I’m sure you’ve seen ‘color-banding’ where the sky looks like a patch work of different blues, rather than a nice gradient. Sometimes you’ll see a few frames where the image of your TV looks like a whole bunch of ugly looking squares – the image is KIND of there, but it’s not good.

All that happens when the data is compressed a little too much (it often happens when there’s a glitch and the transmission path has a brief problem), and the encoding process doesn’t encode ENOUGH of the different color samples and borders to make up that patch work. It’s a bit like you’re looking at the sky, and you’ve only got 4 different blue pens to make a picture of it. Not ideal, but on the whole you’ll get the idea.

Basically, Codecs are essential in order to fit video through restricted size data paths like the internet (think Netflix and the likes, and imagine trying to poke a house through a hosepipe to get an idea of the scale of the problem), and to allow it to be stored onto devices like hard disks, and for that matter your computer and your iPad. You’d not be happy to have one movie take up all the storage on your computer or tablet.

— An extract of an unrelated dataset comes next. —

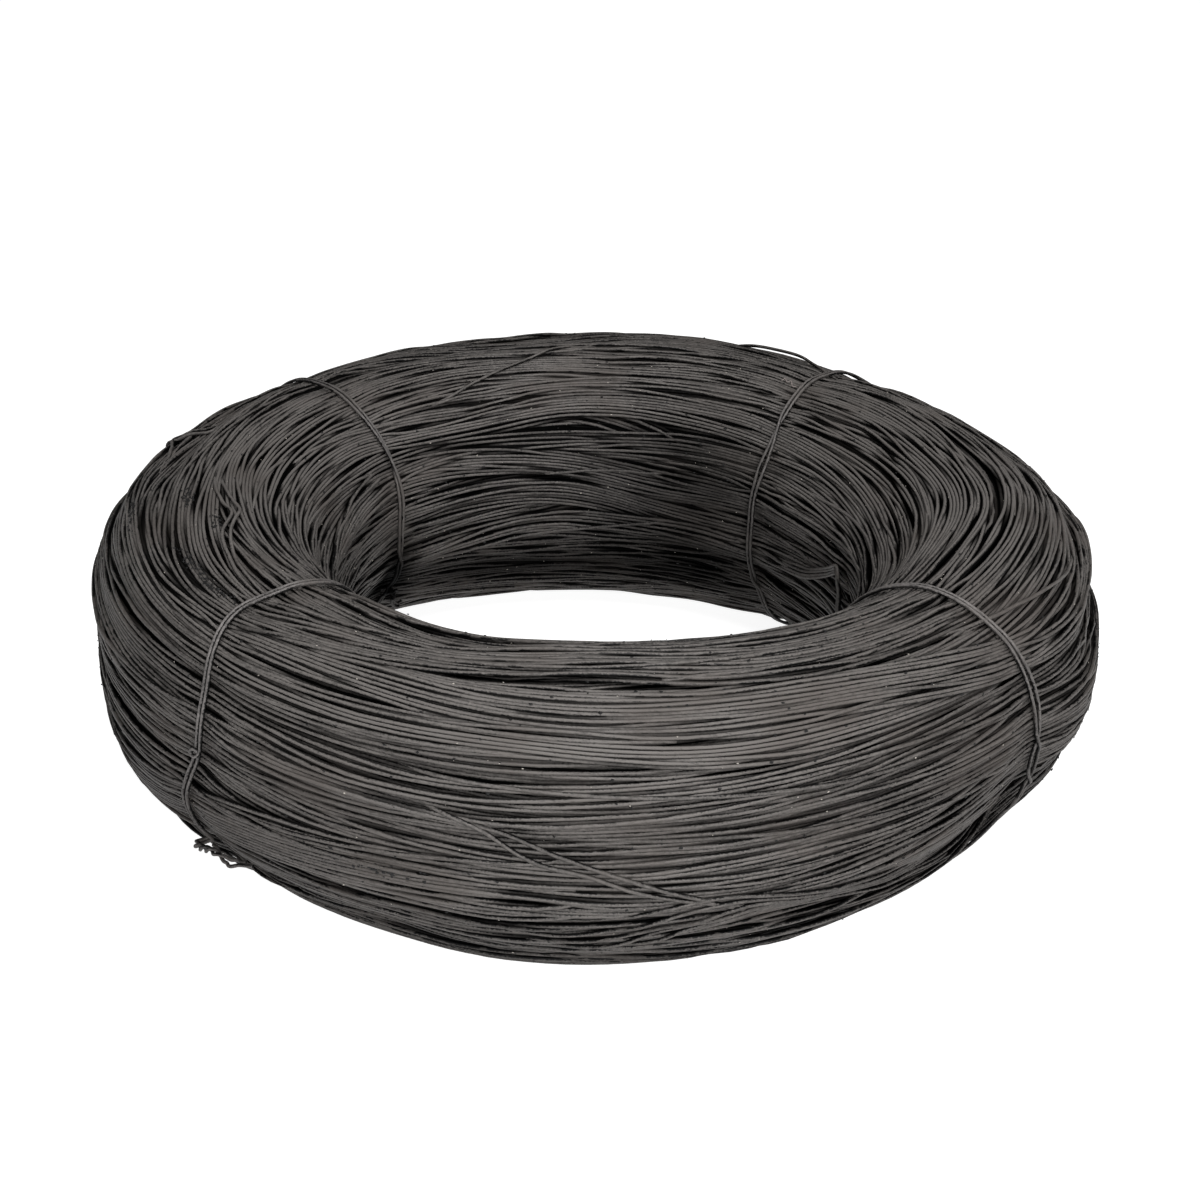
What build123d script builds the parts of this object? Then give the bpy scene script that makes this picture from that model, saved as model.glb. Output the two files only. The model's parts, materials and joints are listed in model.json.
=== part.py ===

Next time, we’ll go into some more depth on encoding and decoding, and we’ll discuss how MPG files work. Then we’ll also do an article to discuss data rates and talk about compressed versus uncompressed video. Remember – these types of encoding mechanisms work – but in reality, you’re of course not getting the data in uncompressed form, so something, somewhere has to give! For some applications, you can get away with this – your kids watching Frozen in the car, you watching a movie at home, you’ll probably be fine with it. Having a corporate presentation to critical clients on a 16’ wide video wall is, of course, another story altogether.